### Data shown
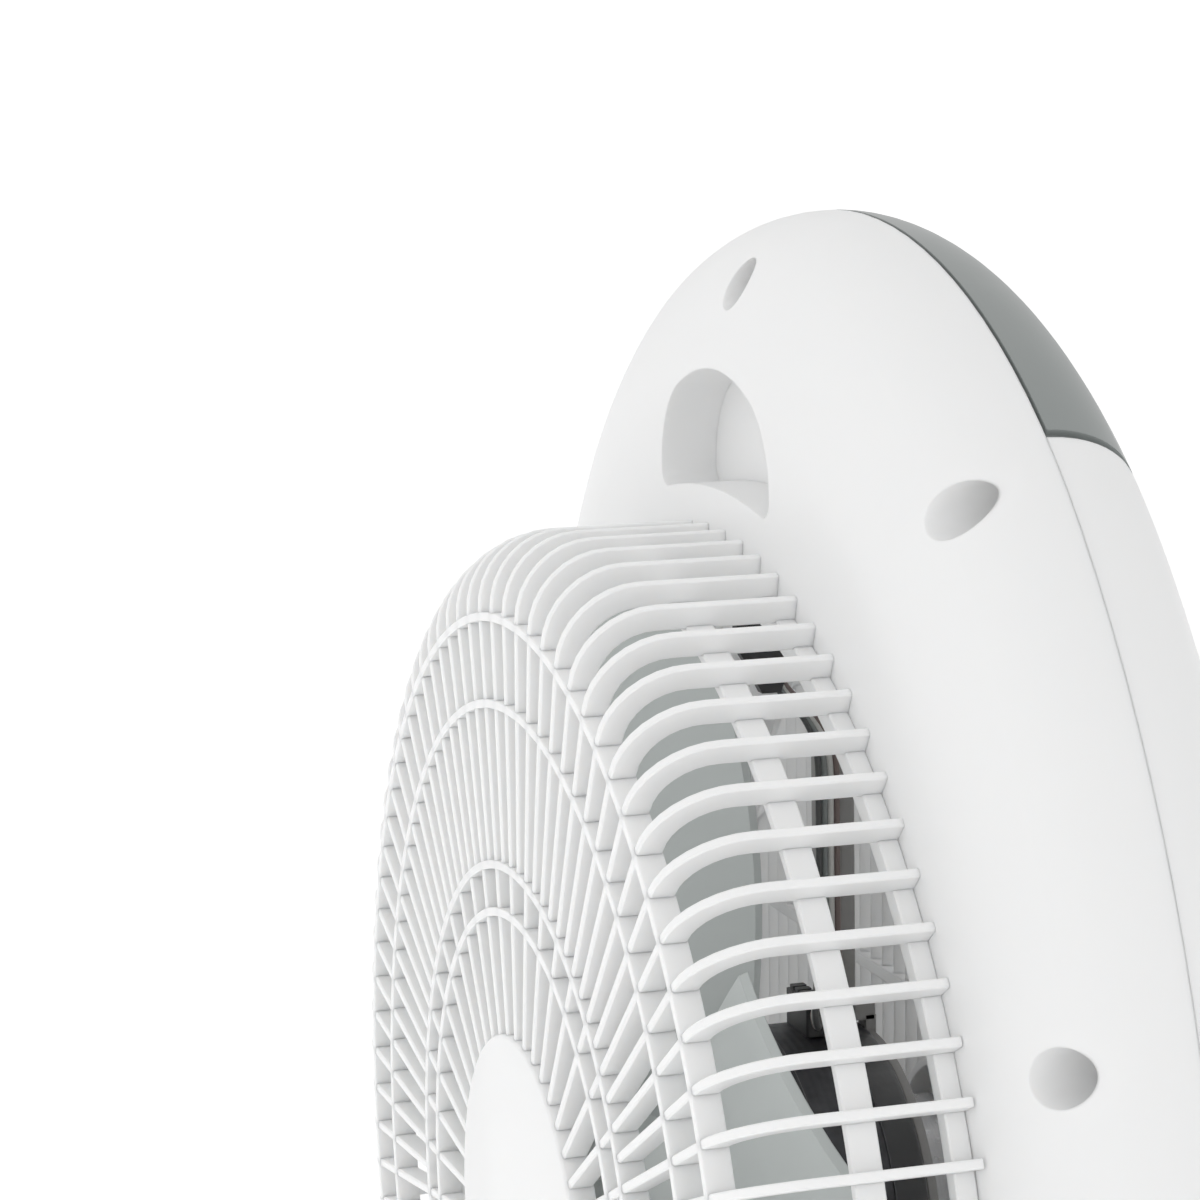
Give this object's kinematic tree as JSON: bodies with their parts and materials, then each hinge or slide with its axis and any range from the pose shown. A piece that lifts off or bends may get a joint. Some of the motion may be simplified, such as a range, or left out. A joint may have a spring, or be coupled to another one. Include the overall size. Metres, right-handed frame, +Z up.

* * *

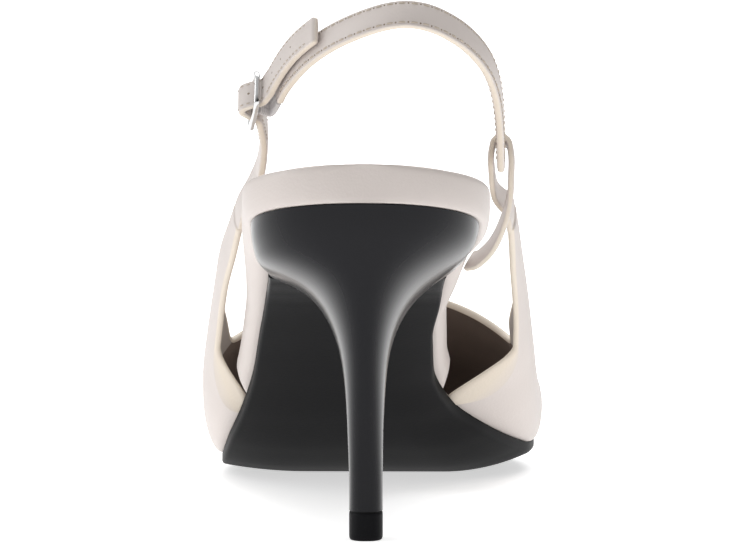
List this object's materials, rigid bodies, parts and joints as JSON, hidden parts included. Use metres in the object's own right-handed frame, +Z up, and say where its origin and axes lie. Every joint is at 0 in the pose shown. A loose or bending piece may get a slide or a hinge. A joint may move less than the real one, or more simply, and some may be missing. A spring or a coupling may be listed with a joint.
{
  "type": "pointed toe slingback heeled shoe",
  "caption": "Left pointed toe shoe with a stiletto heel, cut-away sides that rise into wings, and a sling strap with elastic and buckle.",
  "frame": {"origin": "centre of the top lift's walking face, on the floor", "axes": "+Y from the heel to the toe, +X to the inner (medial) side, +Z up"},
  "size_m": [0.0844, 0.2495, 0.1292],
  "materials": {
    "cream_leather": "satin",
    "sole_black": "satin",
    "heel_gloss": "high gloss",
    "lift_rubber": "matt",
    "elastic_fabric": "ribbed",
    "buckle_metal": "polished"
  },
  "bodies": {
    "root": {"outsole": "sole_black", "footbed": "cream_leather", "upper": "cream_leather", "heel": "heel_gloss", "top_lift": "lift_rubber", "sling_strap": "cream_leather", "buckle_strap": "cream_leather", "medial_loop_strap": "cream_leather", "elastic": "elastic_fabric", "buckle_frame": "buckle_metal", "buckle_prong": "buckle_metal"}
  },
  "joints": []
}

### What you have to do
Where a line above contains the word "axes", copy that line.

### Expected answer
List this object's materials, rigid bodies, parts and joints as JSON, hidden parts included. Use metres in the object's own right-handed frame, +Z up, and say where its origin and axes lie. Every joint is at 0 in the pose shown. A loose or bending piece may get a slide or a hinge. A joint may move less than the real one, or more simply, and some may be missing. A spring or a coupling may be listed with a joint.
  "frame": {"origin": "centre of the top lift's walking face, on the floor", "axes": "+Y from the heel to the toe, +X to the inner (medial) side, +Z up"},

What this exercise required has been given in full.